Trump-backed Republican Clay Fuller wins election to replace Marjorie Taylor Greene

A high-stakes special runoff election in northwest Georgia has delivered a critical win for Republicans and former President Donald Trump, with Clay Fuller projected to claim the vacant 14th Congressional District seat over Democratic challenger Shawn Harris. The victory, called by major election observers including CBS News, the BBC’s U.S. partner, shores up the Republican Party’s fragile 217-214 majority in the U.S. House of Representatives – a margin so narrow that a single flipped seat could upend the party’s legislative agenda.

The race was triggered earlier this year when Marjorie Taylor Greene, the district’s former Republican congresswoman and once a staunch Trump ally, resigned after breaking publicly with the former president. Fuller, a lieutenant colonel in the Georgia Air National Guard and a former White House fellow during Trump’s first term, will immediately step into office to serve the remainder of Greene’s term, which expires in January 2027. He will not get a grace period, however: he must immediately launch a new campaign to defend the seat in November’s midterm general elections, where he is widely expected to face Harris once again.

The path to Tuesday’s runoff began with an all-candidate special election held on March 10, where a crowded field of Republican contenders split the conservative vote. In that initial contest, Harris edged out Fuller by a narrow margin, but no candidate reached the 50% vote threshold required to win outright, forcing the head-to-head runoff.

Political observers across Washington monitored the race closely as a critical bellwether for Trump’s remaining influence over the Republican base ahead of November’s midterms. Fuller’s rise to become the GOP’s consensus candidate was driven almost entirely by Trump’s early and unwavering endorsement. In a last-minute appeal to voters on the eve of the election, Trump took to social media to urge turnout, writing, “I am asking all Republicans, America First Patriots, and MAGA Warriors, to please GET OUT AND VOTE for a fantastic Candidate, Clay Fuller, who has my Complete and Total Endorsement!”

Political science professor Andra Gillespie of Emory University noted that Trump’s endorsement of Fuller, rather than a more hardline MAGA-aligned candidate, was a deliberate strategic calculation. “In general, part of President Trump’s strategy in endorsing Fuller was this recognition that the most red meat, MAGA-affiliated candidate in this particular instance, might be off-putting to voters in the middle,” Gillespie explained. “This was an attempt to not lose those voters.”

For Democrats, the race represented a rare pickup opportunity in a deeply conservative district. Democrats argued that low off-cycle turnout, a common dynamic in special runoffs, would play to their advantage if they could mobilize enough Democratic and independent voters. The party invested early in the race: former Democratic presidential candidate and cabinet secretary Pete Buttigieg held a public town hall with Harris in March to boost his name recognition and turnout. After advancing to the runoff, Harris reached across party lines to court voters who had supported other Republican candidates in the March special election, saying, “Everybody who voted for any other candidate […] I want to talk to every last one of them, and say: ‘Give me a chance.’”

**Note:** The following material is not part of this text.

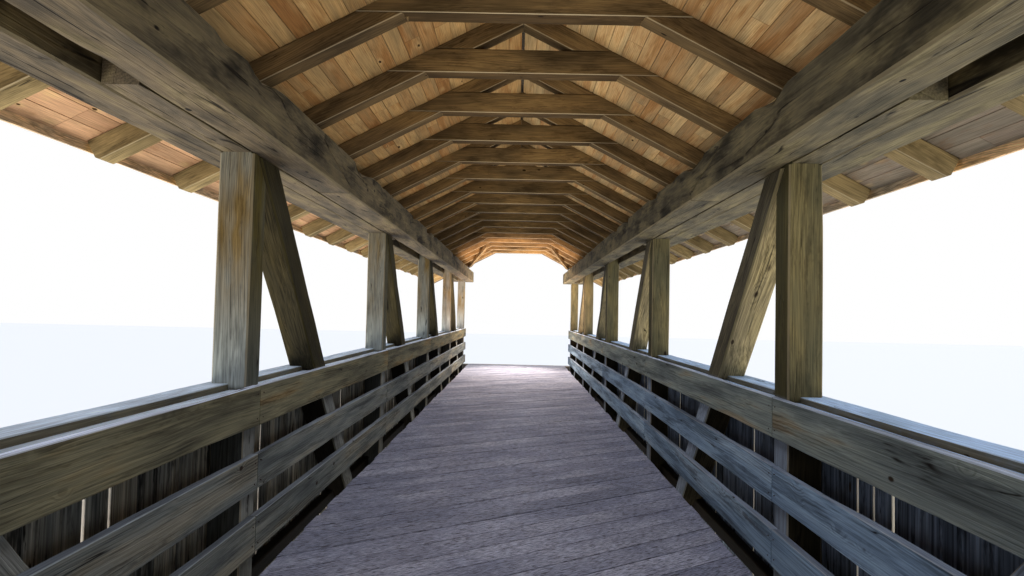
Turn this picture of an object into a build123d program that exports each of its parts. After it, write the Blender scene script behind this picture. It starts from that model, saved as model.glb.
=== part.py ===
from build123d import *
import math
import os

# Covered timber footbridge on two trusses, with a raftered roof over the walkway.
# Millimetres, +Z up, Y along the walkway, X across it.
# The origin is on the ground, under the middle of the bridge.

# Bays and frames along the bridge
bay_length = 3800
bay_count = 10
frames_per_bay = 4
timber_gap = 4            # open joint between timbers that butt end to end
chord_end_overrun = 250   # how far the chords run past the end posts

# Walkway deck
deck_half_width = 1405
deck_thickness = 60
deck_end_gap = 12         # between the deck and the abutment's back wall
stringer_width = 140
stringer_depth = 200
stringer_count = 5
stringer_edge_inset = 150
floor_beam_width = 200
floor_beam_depth = 340
floor_beam_cog = 25       # how far a floor beam is let down over the bottom chord

# Trusses
post_inner_x = 1510
post_width = 200
post_depth = 200
post_clear_height = 2350  # deck to the underside of the top chord
post_tenon_width = 160
brace_width = 200
brace_depth = 220
brace_angle = 48.2        # degrees from level
brace_head_lap = 92       # how far a brace's lower edge starts inside its post's back face
middle_brace_gap = 173    # the two braces at the middle post start this far from its faces
brace_heel_depth = 60     # how far the brace's foot is notched into the bottom chord
shoulder_gap = 45         # open joint between a brace's lower edge and the post's cut head
bottom_chord_width = 260
bottom_chord_upper_depth = 240
bottom_chord_lower_depth = 260
inner_beam_depth = 290
inner_beam_width = 244
outer_beam_depth = 262
outer_beam_width = 240
block_length_short = 520
block_length_start = 2580 # from mid-span to the start of the long packing pieces
inner_scarf_places = (-3.6, -1.22, 1.22, 3.6)  # in bays from mid-span
outer_scarf_places = (-2.4, 0.42, 2.4)
scarf_length = 700
scarf_nib = 60            # height of the blunt nose at each end of a scarf

# Parapet
rail_thickness = 50
rail_top_low, rail_top_high = 798, 1030
rail_middle_low, rail_middle_high = 433, 643
rail_low_low, rail_low_high = 78, 289
cap_thickness = 45
cap_top_height = 1045
cap_inner_x = 1540
cap_outer_x = 1752
cladding_thickness = 25
cladding_drip = 40        # how far the boards hang below the bottom chord
girt_width = 80
girt_depth = 100
girt_low_height = -160

# Roof
rafter_thickness = 140
rafter_depth = 132
roof_pitch = 27.4         # degrees
collar_rise = 840         # from the top chord's underside to the collars' underside
collar_corner_x = 693     # where the collar's underside meets the rafter's
collar_depth = 175
eave_x = 2500
tail_inset = 10           # from the eave to the upper corner of a rafter's tail
tail_chamfer = 22         # on the lower corner of a rafter's tail
roof_board_thickness = 24
shingle_thickness = 45
shingle_eave_overrun = 35
verge_overrun = 350       # roof past the end frames' centres
ridge_board_width = 170
ridge_board_thickness = 26
barge_thickness = 28
barge_depth = 190
eave_strip_thickness = 22
eave_strip_depth = 70
wind_brace_width = 100
wind_brace_depth = 70
wind_brace_frames = 3
wind_brace_start = 80     # from the collar's corner down the rafter, measured across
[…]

Gillespie noted ahead of the vote that a Harris win would have required a series of unlikely missteps from Fuller and a massive Democratic turnout effort. “Several things had to go right for Harris – and wrong for Fuller – for the Democrat to win this race,” she said.

Geographically, Georgia’s 14th Congressional District stretches from the outer northwestern suburbs of Atlanta all the way to the Tennessee state line. It is a mostly rural constituency that has long been a safe Republican seat, though it holds small but concentrated pockets of Democratic support in the Atlanta-adjacent suburbs and around the city of Rome. With Fuller’s win, the district remains in Republican hands, reinforcing the party’s narrow control of the House as the country heads into a contentious midterm election cycle that will determine control of Congress for the next two years.

Fuller’s policy positions align closely with Trump’s national agenda, most notably his hardline stance on curbing illegal immigration and advancing mass deportation policies, a key priority for the former president’s base.